• _What is asked_: Your task is to restate the data word for word.

• _Given information_:
★ ★ ★ ★
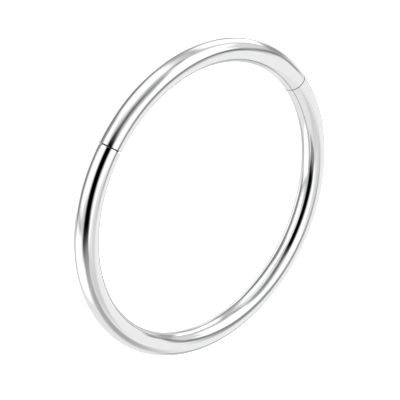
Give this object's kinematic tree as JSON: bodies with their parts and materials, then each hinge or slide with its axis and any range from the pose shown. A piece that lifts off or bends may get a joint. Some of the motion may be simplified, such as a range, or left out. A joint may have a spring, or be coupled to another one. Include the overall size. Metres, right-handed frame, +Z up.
{
  "type": "hinged segment ring",
  "caption": "Polished round-wire piercing ring, closed, with a segment that swings out on a small hinge pin and shuts over a clasp tongue.",
  "frame": {"origin": "bottom centre of the ring's box: on the surface that it lies on, under the middle of the hole", "axes": "+Z up along the ring's own axis; the hinged segment is on the -Y side, its hinge at the -X end and its clasp at the +X end"},
  "size_m": [0.0164, 0.0164, 0.0012],
  "materials": {
    "polished_wire": "mirror polished surgical steel",
    "pin_steel": "satin"
  },
  "bodies": {
    "ring": {"ring_body": "polished_wire", "hinge_pin": "pin_steel"},
    "segment": {"hinged_segment": "polished_wire"}
  },
  "joints": [
    {"name": "segment_hinge", "type": "hinge", "parent": "ring", "child": "segment", "pos_m": [-0.00661, -0.00442, 0.0006], "axis": [0, 0, -1], "range_deg": [0, 90]}
  ]
}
★ ★ ★ ★
• _Correct response_:
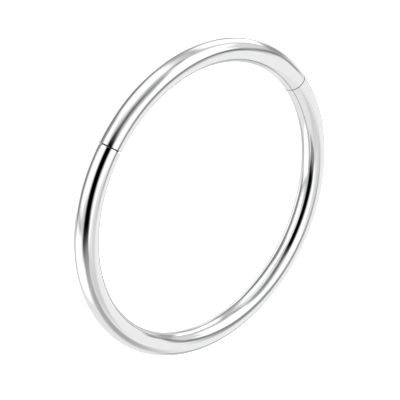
Give this object's kinematic tree as JSON: bodies with their parts and materials, then each hinge or slide with its axis and any range from the pose shown. A piece that lifts off or bends may get a joint. Some of the motion may be simplified, such as a range, or left out. A joint may have a spring, or be coupled to another one. Include the overall size. Metres, right-handed frame, +Z up.
{
  "type": "hinged segment ring",
  "caption": "Polished round-wire piercing ring, closed, with a segment that swings out on a small hinge pin and shuts over a clasp tongue.",
  "frame": {"origin": "bottom centre of the ring's box: on the surface that it lies on, under the middle of the hole", "axes": "+Z up along the ring's own axis; the hinged segment is on the -Y side, its hinge at the -X end and its clasp at the +X end"},
  "size_m": [0.0164, 0.0164, 0.0012],
  "materials": {
    "polished_wire": "mirror polished surgical steel",
    "pin_steel": "satin"
  },
  "bodies": {
    "ring": {"ring_body": "polished_wire", "hinge_pin": "pin_steel"},
    "segment": {"hinged_segment": "polished_wire"}
  },
  "joints": [
    {"name": "segment_hinge", "type": "hinge", "parent": "ring", "child": "segment", "pos_m": [-0.00661, -0.00442, 0.0006], "axis": [0, 0, -1], "range_deg": [0, 90]}
  ]
}